Here's what it means: the thing you bought because it was supposed to go up when everything else went down just went down. That's the hedge. That's the whole hedge. You hedged yourself into a loss while the thing you were hedging against also lost money. Spectacular work.

The metal spent decades marketed as the one asset that moves opposite to risk. Then it decided to have its worst quarter in thirteen years during a period when investors were supposedly fleeing to safety. But don't dump it from your portfolio, the experts say. Because the next time you need protection from market volatility, you'll want to own something that just proved it can lose 13% in three months.

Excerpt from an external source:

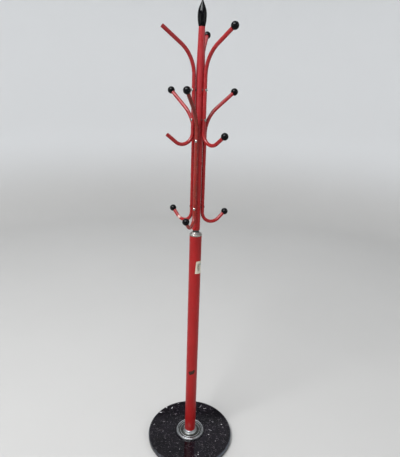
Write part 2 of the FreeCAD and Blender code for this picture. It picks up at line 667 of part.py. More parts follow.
# ------------------------------------------------------------ check and write
doc.recompute()
bad = []
for obj in doc.Objects:
    if any(word in ("Invalid", "Error") for word in obj.State):
        bad.append((obj.Name, obj.State))
for obj in PARTS:
    if obj.Shape.isNull() or not obj.Shape.isValid() or not obj.Shape.Solids:
        bad.append((obj.Name, "shape"))
if bad:
    raise RuntimeError("failed objects: %r" % bad)
names = [obj.Label for obj in PARTS]
if len(set(names)) != len(names) or len(names) > 60:
    raise RuntimeError("node names")
for obj in PARTS:
    obj.Shape.exportStep("parts/%s.step" % obj.Label)
    box = obj.Shape.optimalBoundingBox()
    print("%-26s solids %d  vol %9.1f  x %.1f..%.1f y %.1f..%.1f z %.1f..%.1f" % (obj.Label, len(obj.Shape.Solids), obj.Shape.Volume, box.XMin, box.XMax, box.YMin, box.YMax, box.ZMin, box.ZMax))
print("nodes", len(PARTS))
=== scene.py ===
import math

import bmesh
import bpy
from mathutils import Matrix, Vector, noise


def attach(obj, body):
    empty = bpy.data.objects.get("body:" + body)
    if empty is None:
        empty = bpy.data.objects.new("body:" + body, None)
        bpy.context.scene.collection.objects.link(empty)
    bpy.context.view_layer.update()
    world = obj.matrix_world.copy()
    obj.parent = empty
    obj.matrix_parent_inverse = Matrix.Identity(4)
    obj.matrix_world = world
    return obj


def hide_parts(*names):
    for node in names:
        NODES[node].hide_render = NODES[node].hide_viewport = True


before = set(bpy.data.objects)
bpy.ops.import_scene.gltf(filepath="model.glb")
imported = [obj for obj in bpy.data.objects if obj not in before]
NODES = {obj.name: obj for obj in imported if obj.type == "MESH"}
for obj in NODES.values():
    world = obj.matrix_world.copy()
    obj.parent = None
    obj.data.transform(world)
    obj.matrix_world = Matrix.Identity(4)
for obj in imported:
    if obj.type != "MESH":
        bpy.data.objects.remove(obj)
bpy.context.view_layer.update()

MM = 0.001


# ------------------------------------------------------------------ shader graphs
class Graph:
    """A material with its Principled shader and short calls for the nodes around it."""

    def __init__(self, name, **sockets):
        self.mat = bpy.data.materials.new(name)
        self.mat.use_nodes = True
        self.tree = self.mat.node_tree
        self.tree.nodes.clear()
        out = self.tree.nodes.new("ShaderNodeOutputMaterial")
        self.bsdf = self.tree.nodes.new("ShaderNodeBsdfPrincipled")
        self.tree.links.new(self.bsdf.outputs["BSDF"], out.inputs["Surface"])
        self.p = self.node("ShaderNodeTexCoord").outputs["Object"]
        self.set(**sockets)

    def set(self, **sockets):
        names = {
            "color": "Base Color", "rough": "Roughness", "metal": "Metallic", "spec": "Specular IOR Level",
            "ior": "IOR", "coat": "Coat Weight", "coat_rough": "Coat Roughness", "normal": "Normal",
            "sss": "Subsurface Weight", "sheen": "Sheen Weight", "coat_normal": "Coat Normal",
            "aniso": "Anisotropic",
        }
        for key, value in sockets.items():
            self.put(self.bsdf.inputs[names[key]], value)

    def put(self, socket, value):
        if isinstance(value, bpy.types.NodeSocket):
            self.tree.links.new(value, socket)
        elif isinstance(value, (tuple, list)) and socket.type == "RGBA":
            socket.default_value = (*value[:3], 1.0)
        else:
            socket.default_value = value

    def node(self, kind, ins=(), **props):
        n = self.tree.nodes.new(kind)
        for k, v in props.items():
            setattr(n, k, v)
        for k, v in dict(ins).items():
            self.put(n.inputs[k], v)
        return n

    def noise(self, scale, detail=2.0, rough=0.5, vec=None, distortion=0.0, color=False):
        n = self.node("ShaderNodeTexNoise", {"Vector": vec or self.p, "Scale": scale, "Detail": detail,
                                             "Roughness": rough, "Distortion": distortion})
        return n.outputs["Color" if color else "Fac"]

    def voronoi(self, scale, vec=None, feature="F1", out="Distance", randomness=1.0):
        n = self.node("ShaderNodeTexVoronoi", feature=feature)
        self.put(n.inputs["Vector"], vec or self.p)
        self.put(n.inputs["Scale"], scale)
        self.put(n.inputs["Randomness"], randomness)
        return n.outputs[out]

    def stretch(self, scale, rotation=(0, 0, 0), location=(0, 0, 0), vec=None):
        n = self.node("ShaderNodeMapping")
        self.put(n.inputs["Vector"], vec or self.p)
        n.inputs["Scale"].default_value = scale
        n.inputs["Rotation"].default_value = rotation
        n.inputs["Location"].default_value = location
        return n.outputs["Vector"]

    def math(self, op, a, b=0.0, c=0.0, clamp=False):
        n = self.node("ShaderNodeMath", operation=op, use_clamp=clamp)
        for i, v in enumerate((a, b, c)):
            if i < len(n.inputs):
                self.put(n.inputs[i], v)
        return n.outputs[0]

    def vmath(self, op, a, b=(0, 0, 0)):
        n = self.node("ShaderNodeVectorMath", operation=op)
        self.put(n.inputs[0], a)
        self.put(n.inputs[1], b)
        return n.outputs["Vector"]

    def step(self, v, low, high, to_low=0.0, to_high=1.0):
        """Smooth ramp of v from low to high."""
        n = self.node("ShaderNodeMapRange", interpolation_type="SMOOTHSTEP")
        for i, x in enumerate((v, low, high, to_low, to_high)):
            self.put(n.inputs[i], x)
        return n.outputs[0]

    def lin(self, v, low, high, to_low=0.0, to_high=1.0):
        n = self.node("ShaderNodeMapRange")
        for i, x in enumerate((v, low, high, to_low, to_high)):
            self.put(n.inputs[i], x)
        return n.outputs[0]

    def mix(self, fac, a, b, blend="MIX"):
        n = self.node("ShaderNodeMix", data_type="RGBA", blend_type=blend)
        self.put(n.inputs[0], fac)
        self.put(n.inputs[6], a)
        self.put(n.inputs[7], b)
        return n.outputs[2]

    def blend(self, fac, a, b):
        n = self.node("ShaderNodeMix", data_type="FLOAT")
        self.put(n.inputs[0], fac)
        self.put(n.inputs[2], a)
        self.put(n.inputs[3], b)
        return n.outputs[0]

    def bump(self, height, strength, distance, normal=None):
        n = self.node("ShaderNodeBump", {"Height": height, "Strength": strength, "Distance": distance})
        if normal is not None:
            self.put(n.inputs["Normal"], normal)
        return n.outputs["Normal"]

    def xyz(self):
        n = self.node("ShaderNodeSeparateXYZ", {"Vector": self.p})
        return n.outputs["X"], n.outputs["Y"], n.outputs["Z"]

    def radius(self):
        x, y, _ = self.xyz()
        return self.math("SQRT", self.math("ADD", self.math("MULTIPLY", x, x), self.math("MULTIPLY", y, y)))

    def around(self, r):
        """(arc length from the front towards +X, height) on an upright cylinder of radius r."""
        x, y, z = self.xyz()
        angle = self.math("ARCTAN2", x, self.math("MULTIPLY", y, -1.0))
        return self.math("MULTIPLY", angle, r), z

    def spot(self, u, v, cu, cv, ru, rv, turn=0.0):
        """Elliptical distance from a centre, 1 at the ellipse."""
        du, dv = self.math("SUBTRACT", u, cu), self.math("SUBTRACT", v, cv)
        c, s = math.cos(turn), math.sin(turn)
        a = self.math("ADD", self.math("MULTIPLY", du, c), self.math("MULTIPLY", dv, s))
        b = self.math("SUBTRACT", self.math("MULTIPLY", dv, c), self.math("MULTIPLY", du, s))
        a, b = self.math("DIVIDE", a, ru), self.math("DIVIDE", b, rv)
        return self.math("SQRT", self.math("ADD", self.math("MULTIPLY", a, a), self.math("MULTIPLY", b, b)))

    def union(self, *masks):
        out = masks[0]
        for m in masks[1:]:
            out = self.math("MAXIMUM", out, m)
        return out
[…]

Retail traders bought gold at the top. They always do. They read an article about portfolio construction. They learned the word diversification. They felt smart. Then the hedge fell faster than the thing being hedged and they went online to ask Reddit why their insurance policy was on fire.

The technical picture is simple. Gold went down. A lot. For a long time. That's not noise. That's price. Everything else is a story people tell themselves while watching their hedge fail to hedge.

Second quarter of 2013 was the last time gold did this poorly. Thirteen years later it found a way to repeat the performance. Really nailed the callback.

Your portfolio hedge just had its worst quarter in over a decade, but sure, keep holding it because some analyst said the word diversification in a soothing tone.